The Bombay High Court has directed the Nashik Municipal Corporation (NMC) to carry out a fresh exercise of identifying unauthorised religious structures in the city and follow the procedure laid down for it by the Maharashtra government.

The state government had issued a resolution on May 5, 2011 for regularisation of unauthorised religious shrines.

As per the government resolution (GR), the constructions carried out after September 29, 2009 are to be demolished.

Religious structures constructed before that will be categorised as those which could be regularised, those which create obstacles to traffic and hence cannot be regularised, and the third category of those which could be relocated to another suitable place.

The GR had laid down a specified procedure to be followed before deciding which structure needs to be regularised, demolished or relocated.

As per the GR, a committee had to be set up at the corporation and district council levels to undertake the exercise.

Two Nashik residents — Vinod Thorat and Kailas Deshmukh — approached the high court challenging the city civic body’s decision to issue notices of demolition to 530 unauthorised religious structures in August this year.

The petition claimed that the NMC had not followed the due procedure laid down in the GR and failed to give opportunity to the stakeholders concerned.

The corporation should have also issued a list of religious structures that would face demolition in newspapers before issuing demolition notices as mandated in the GR, the petition said.

The corporation in its defence said a list of 530 religious structures was put up on websites of the NMC and the Nashik police. An advertisement about this was also published in prominent newspapers in February 2016.

A division bench of Justices B R Gavai and M S Karnik earlier this month accepted contentions of the petition and noted that the GR mandated that the entire list of those religious structures that face demolition has to be published in prominent newspapers.

“Mere release of a press note in the newspaper that the list of structures categorised can be found on the website of the corporation is not sufficient compliance of the GR,” the court said.

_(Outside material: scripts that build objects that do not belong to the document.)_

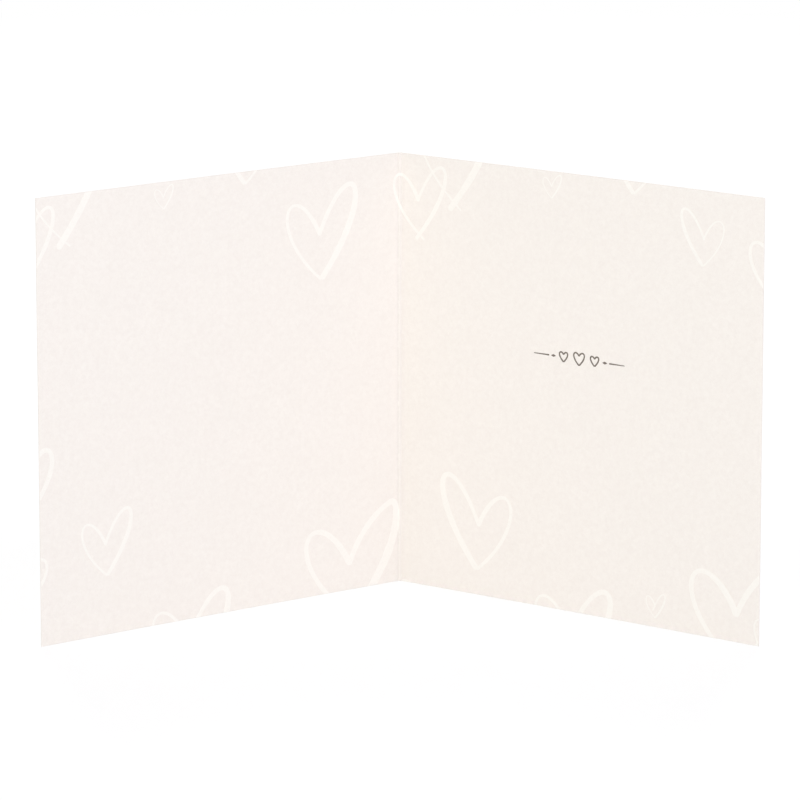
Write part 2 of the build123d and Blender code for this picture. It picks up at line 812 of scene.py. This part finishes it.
@dataclass
class InkLayer:
    """Flat strokes, cut off at the sheet's edges and laid on it as thin closed films; in millimetres.

    A stroke has a point at each spacing, and its round ends have steps of their own. The films take
    turns at a few heights, a step apart, so that those that cross don't share a plane. Points nearer
    than the same-point distance are one, and edges shorter than the shortest edge are closed up.
    """

    form: SheetForm
    spacing: float = 0.4
    fewest_points: int = 8
    end_steps: int = 6
    edge_inset: float = 0.06
    film_height: float = 0.030
    film_step: float = 0.006
    films: int = 4
    bottom: float = -0.05
    fold_scores: int = 9
    same_point: float = 1e-6
    shortest_edge: float = 1e-3

    def band(self, ribbon: Ribbon) -> tuple[np.ndarray, np.ndarray]:
        """Band with round ends along a line.

        The line is taken at even steps of its length, and at each end the half width follows a quarter
        circle. The band's two borders stand off the line along its normal, on either side of it.

        Args:
            ribbon: the stroke.

        Returns:
            Points with their lift as the third number, and faces.
        """
        steps = np.linalg.norm(np.diff(ribbon.line, axis=0), axis=1)
        kept = np.concatenate([[True], steps > 0])
        given, widths = ribbon.line[kept], ribbon.half_width[kept]
        length = np.concatenate([[0.0], np.cumsum(steps[steps > 0])])
        total = length[-1]
        first, last = widths[0], widths[-1]
        quarter = np.linspace(0, np.pi / 2, self.end_steps + 1)
        body = np.linspace(first, total - last, max(int(total / self.spacing), self.fewest_points))
        head, tail = first * (1 - np.cos(quarter[:-1])), total - last * (1 - np.sin(quarter[1:]))
        at = np.concatenate([head, body, tail])
        line = np.stack([np.interp(at, length, given[:, k]) for k in range(2)], axis=-1)
        into = np.clip(np.minimum(at / first, (total - at) / last), 0, 1)
        half = np.interp(at, length, widths) * np.sqrt(1 - (1 - into) ** 2)
        heading = np.gradient(line, axis=0)
        heading /= np.linalg.norm(heading, axis=1, keepdims=True)
        side = np.stack([-heading[:, 1], heading[:, 0]], axis=-1)
        lanes = np.array([1.0, 0.0, -1.0])
        flat = line[:, None] + side[:, None] * lanes[None, :, None] * half[:, None, None]
        lift = self.film_height + self.film_step * (ribbon.order % self.films)
        lifts = np.full((*flat.shape[:2], 1), lift)
        row, lane = np.meshgrid(np.arange(len(at) - 1), np.arange(len(lanes) - 1), indexing="ij")
        corner = (row * len(lanes) + lane).ravel()
        beyond = corner + len(lanes)
        faces = np.stack([corner, corner + 1, beyond + 1, beyond], axis=-1)
        return np.concatenate([flat, lifts], axis=-1).reshape(-1, 3), faces

    def cut_flat(self, ribbons: list[Ribbon]) -> tuple[np.ndarray, np.ndarray]:
        """Spread the bands out flat, cut them at the sheet's edges and score them where the fold bends.

        Args:
            ribbons: the strokes.

        Returns:
            Points and triangles of what is left on the sheet.
        """
        bands = [self.band(ribbon) for ribbon in ribbons]
        starts = np.cumsum([0] + [len(points) for points, _ in bands[:-1]])
        points = np.concatenate([points for points, _ in bands])
        faces = np.concatenate([faces + start for start, (_, faces) in zip(starts, bands)])
        flat = bpy.data.meshes.new("flat_ink")
        flat.from_pydata(points.tolist(), [], faces.tolist())

        form, inset = self.form, self.edge_inset
        cutter = bmesh.new()
        cutter.from_mesh(flat)
        bmesh.ops.remove_doubles(cutter, verts=cutter.verts[:], dist=self.same_point)
        limits = (
            ((form.panel_width - inset, 0, 0), (1, 0, 0)),
            ((inset - form.panel_width, 0, 0), (-1, 0, 0)),
            ((0, form.panel_height - inset, 0), (0, 1, 0)),
            ((0, inset, 0), (0, -1, 0)),
        )
        for place, outwards in limits:
            every = cutter.verts[:] + cutter.edges[:] + cutter.faces[:]
            cut = {"plane_co": place, "plane_no": outwards, "clear_outer": True}
            bmesh.ops.bisect_plane(cutter, geom=every, **cut)
        for across in np.linspace(-form.bead_half_width, form.bead_half_width, self.fold_scores):
            every = cutter.verts[:] + cutter.edges[:] + cutter.faces[:]
            bmesh.ops.bisect_plane(cutter, geom=every, plane_co=(across, 0, 0), plane_no=(1, 0, 0))
        bmesh.ops.dissolve_degenerate(cutter, dist=self.shortest_edge, edges=cutter.edges[:])
        bmesh.ops.triangulate(cutter, faces=cutter.faces[:])
        cutter.to_mesh(flat)
        cutter.free()

        places = np.empty(3 * len(flat.vertices))
        corners = np.empty(3 * len(flat.polygons), np.int32)
        flat.vertices.foreach_get("co", places)
        flat.loops.foreach_get("vertex_index", corners)
        bpy.data.meshes.remove(flat)
        return places.reshape(-1, 3), corners.reshape(-1, 3)

    def film(self, name: str, ribbons: list[Ribbon], ink: PrintInk) -> bpy.types.Object:
        """Print the strokes as one piece of thin closed films.

        The top is at each point's lift and the bottom just inside the board. The walls stand on the
        edges that only one triangle uses.

        Args:
            name: name of the piece.
            ribbons: the strokes.
            ink: the ink that they are printed in.

        Returns:
            The piece, riding with the card.
        """
        flat, triangles = self.cut_flat(ribbons)
        a, b, c = (flat[triangles[:, k], :2] for k in range(3))
        turned = np.cross(b - a, c - a) < 0
        triangles[turned] = triangles[turned][:, ::-1]
        count = len(flat)
        top = self.form.in_front(flat[:, 0], flat[:, 1], flat[:, 2])
        under = self.form.in_front(flat[:, 0], flat[:, 1], np.full(count, self.bottom))
        borders = np.concatenate([triangles[:, [0, 1]], triangles[:, [1, 2]], triangles[:, [2, 0]]])
        pairs = np.sort(borders, axis=1)
        _, which, uses = np.unique(pairs, axis=0, return_inverse=True, return_counts=True)
        start, end = borders[uses[which.ravel()] == 1].T
        upper = np.stack([end, start, start + count], axis=-1)
        lower = np.stack([end, start + count, end + count], axis=-1)
        faces = np.concatenate([triangles, triangles[:, ::-1] + count, upper, lower])
        piece = mesh_object(name, np.concatenate([top, under]), faces)
        piece.data.materials.append(ink.material())
        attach(piece, "root")
        return piece


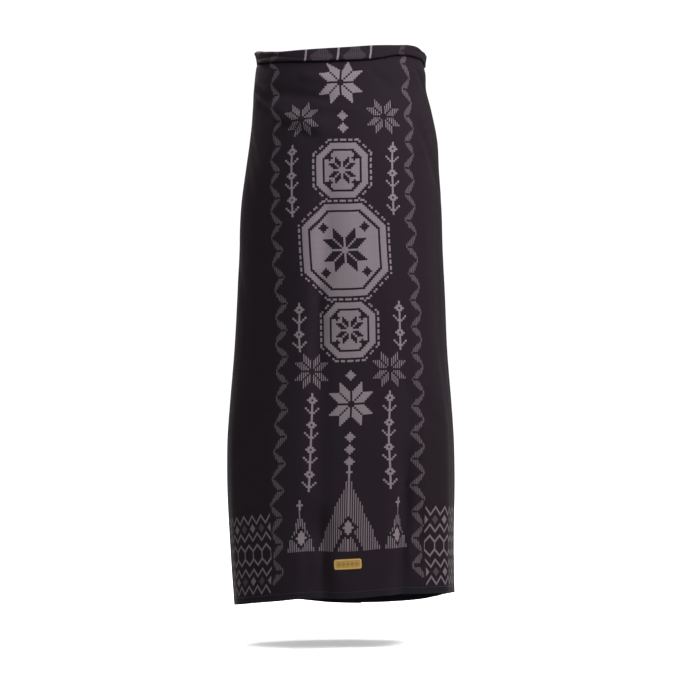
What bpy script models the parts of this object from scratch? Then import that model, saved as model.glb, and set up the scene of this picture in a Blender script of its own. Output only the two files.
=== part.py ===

It noted that the civic body arrived at the decision that 530 structures were constructed after September 29, 2009 without offering an opportunity to stakeholders to counter the claim and prove that the structures were constructed prior to that date.

“…therefore the corporation’s decision is in violation of the mandatory procedure prescribed in the GR,” the court said.

The high court directed the civic body’s committee to identify structures constructed prior and post September 29, 2009 afresh and by following the procedure laid down in the GR.

After this exercise, the corporation shall submit list of those structures that face demolition in prominent newspapers and invite objections to the same.

The civic body shall hear the objections and then take a final decision in a period of three months thereafter, the court said.

The bench, however, clarified that the structures located on footpaths or public roads and obstructing traffic shall be demolished and will not be covered under this order.